[Start]

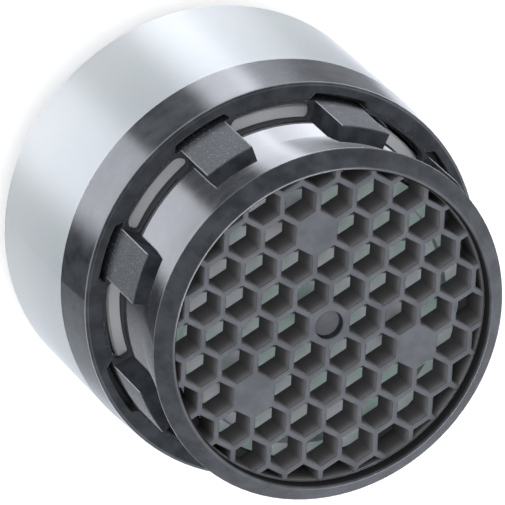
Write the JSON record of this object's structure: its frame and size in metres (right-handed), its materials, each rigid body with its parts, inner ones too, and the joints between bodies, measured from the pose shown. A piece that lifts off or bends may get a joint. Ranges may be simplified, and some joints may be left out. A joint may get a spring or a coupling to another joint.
{
  "type": "tap aerator",
  "caption": "Tap aerator cartridge with a pale inlet housing, a dark band with key lugs and air windows, and a honeycomb outlet.",
  "frame": {"origin": "centre of the washer's flat face, where the cartridge stands on its inlet end", "axes": "+Z along the axis towards the outlet; X along a row of honeycomb cells"},
  "size_m": [0.0216, 0.0216, 0.0188],
  "materials": {
    "outlet_plastic": "glossy dark grey moulding, grained on the lugs",
    "inlet_plastic": "satin silver-white, slightly translucent",
    "grid_plastic": "satin natural plastic",
    "splitter_plastic": "satin natural plastic",
    "regulator_plastic": "satin",
    "ring_rubber": "matt",
    "filter_plastic": "satin",
    "washer_rubber": "matt"
  },
  "bodies": {
    "root": {"outlet_housing": "outlet_plastic", "inlet_housing": "inlet_plastic", "mixing_grid_front": "grid_plastic", "mixing_grid_rear": "grid_plastic", "jet_splitter": "splitter_plastic", "regulator_body": "regulator_plastic", "regulator_ring": "ring_rubber", "inlet_filter": "filter_plastic", "inlet_washer": "washer_rubber"}
  },
  "joints": []
}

[End]

Can you give every line above again, exactly as written?

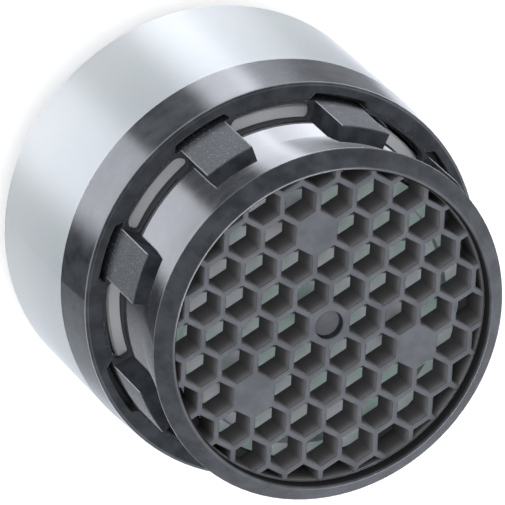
Write the JSON record of this object's structure: its frame and size in metres (right-handed), its materials, each rigid body with its parts, inner ones too, and the joints between bodies, measured from the pose shown. A piece that lifts off or bends may get a joint. Ranges may be simplified, and some joints may be left out. A joint may get a spring or a coupling to another joint.
{
  "type": "tap aerator",
  "caption": "Tap aerator cartridge with a pale inlet housing, a dark band with key lugs and air windows, and a honeycomb outlet.",
  "frame": {"origin": "centre of the washer's flat face, where the cartridge stands on its inlet end", "axes": "+Z along the axis towards the outlet; X along a row of honeycomb cells"},
  "size_m": [0.0216, 0.0216, 0.0188],
  "materials": {
    "outlet_plastic": "glossy dark grey moulding, grained on the lugs",
    "inlet_plastic": "satin silver-white, slightly translucent",
    "grid_plastic": "satin natural plastic",
    "splitter_plastic": "satin natural plastic",
    "regulator_plastic": "satin",
    "ring_rubber": "matt",
    "filter_plastic": "satin",
    "washer_rubber": "matt"
  },
  "bodies": {
    "root": {"outlet_housing": "outlet_plastic", "inlet_housing": "inlet_plastic", "mixing_grid_front": "grid_plastic", "mixing_grid_rear": "grid_plastic", "jet_splitter": "splitter_plastic", "regulator_body": "regulator_plastic", "regulator_ring": "ring_rubber", "inlet_filter": "filter_plastic", "inlet_washer": "washer_rubber"}
  },
  "joints": []
}